▼
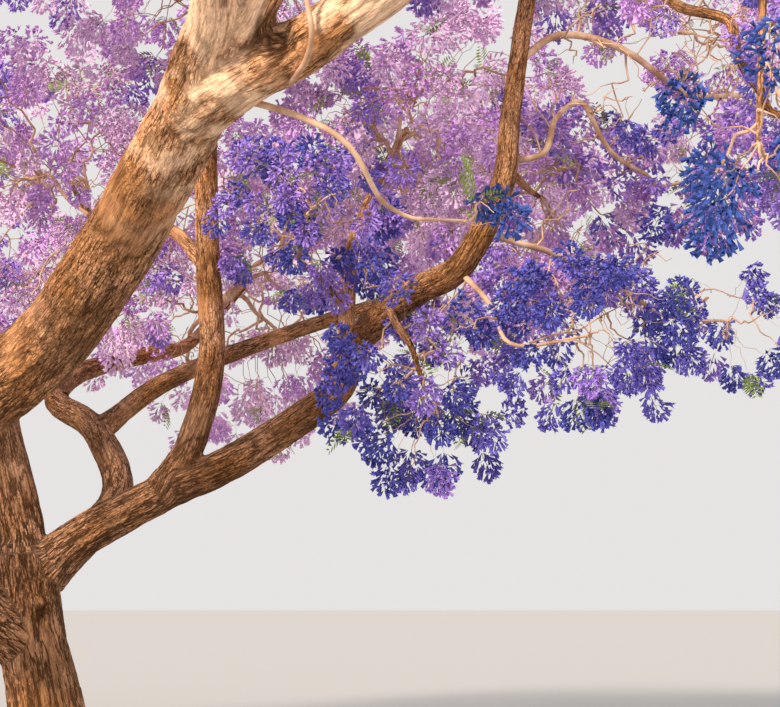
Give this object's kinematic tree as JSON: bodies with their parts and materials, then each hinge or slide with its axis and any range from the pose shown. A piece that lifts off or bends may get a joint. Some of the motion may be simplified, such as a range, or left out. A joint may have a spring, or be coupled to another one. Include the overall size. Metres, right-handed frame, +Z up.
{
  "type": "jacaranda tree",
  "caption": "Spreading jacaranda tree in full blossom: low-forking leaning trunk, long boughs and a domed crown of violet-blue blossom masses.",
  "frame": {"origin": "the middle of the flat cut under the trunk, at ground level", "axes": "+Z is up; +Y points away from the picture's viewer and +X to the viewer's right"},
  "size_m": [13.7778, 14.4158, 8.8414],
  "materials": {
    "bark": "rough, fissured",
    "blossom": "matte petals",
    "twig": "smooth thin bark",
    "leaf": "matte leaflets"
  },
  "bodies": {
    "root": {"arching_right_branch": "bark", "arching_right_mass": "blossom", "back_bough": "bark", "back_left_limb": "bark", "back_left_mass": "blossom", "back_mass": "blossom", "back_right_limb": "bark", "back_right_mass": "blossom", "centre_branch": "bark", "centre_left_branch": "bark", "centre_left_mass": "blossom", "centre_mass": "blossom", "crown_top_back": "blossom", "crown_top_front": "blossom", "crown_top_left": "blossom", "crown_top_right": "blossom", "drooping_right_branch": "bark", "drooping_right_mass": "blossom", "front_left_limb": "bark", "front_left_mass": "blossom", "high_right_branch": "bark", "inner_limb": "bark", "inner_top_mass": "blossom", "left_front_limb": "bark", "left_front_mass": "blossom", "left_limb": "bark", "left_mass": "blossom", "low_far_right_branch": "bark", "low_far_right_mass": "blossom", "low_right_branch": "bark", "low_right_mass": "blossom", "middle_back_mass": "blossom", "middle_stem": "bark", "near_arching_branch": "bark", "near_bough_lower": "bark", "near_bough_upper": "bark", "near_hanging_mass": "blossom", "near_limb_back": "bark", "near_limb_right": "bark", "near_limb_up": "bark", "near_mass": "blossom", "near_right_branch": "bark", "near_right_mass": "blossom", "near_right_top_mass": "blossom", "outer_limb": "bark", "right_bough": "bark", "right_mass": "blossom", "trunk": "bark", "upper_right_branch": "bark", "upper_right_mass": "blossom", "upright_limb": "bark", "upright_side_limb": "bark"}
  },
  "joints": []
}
▲
> _Task instructions_
Locate the word "bodies" in the data above. Copy every line carrying it.

> _Output for this task_
Give this object's kinematic tree as JSON: bodies with their parts and materials, then each hinge or slide with its axis and any range from the pose shown. A piece that lifts off or bends may get a joint. Some of the motion may be simplified, such as a range, or left out. A joint may have a spring, or be coupled to another one. Include the overall size. Metres, right-handed frame, +Z up.
  "bodies": {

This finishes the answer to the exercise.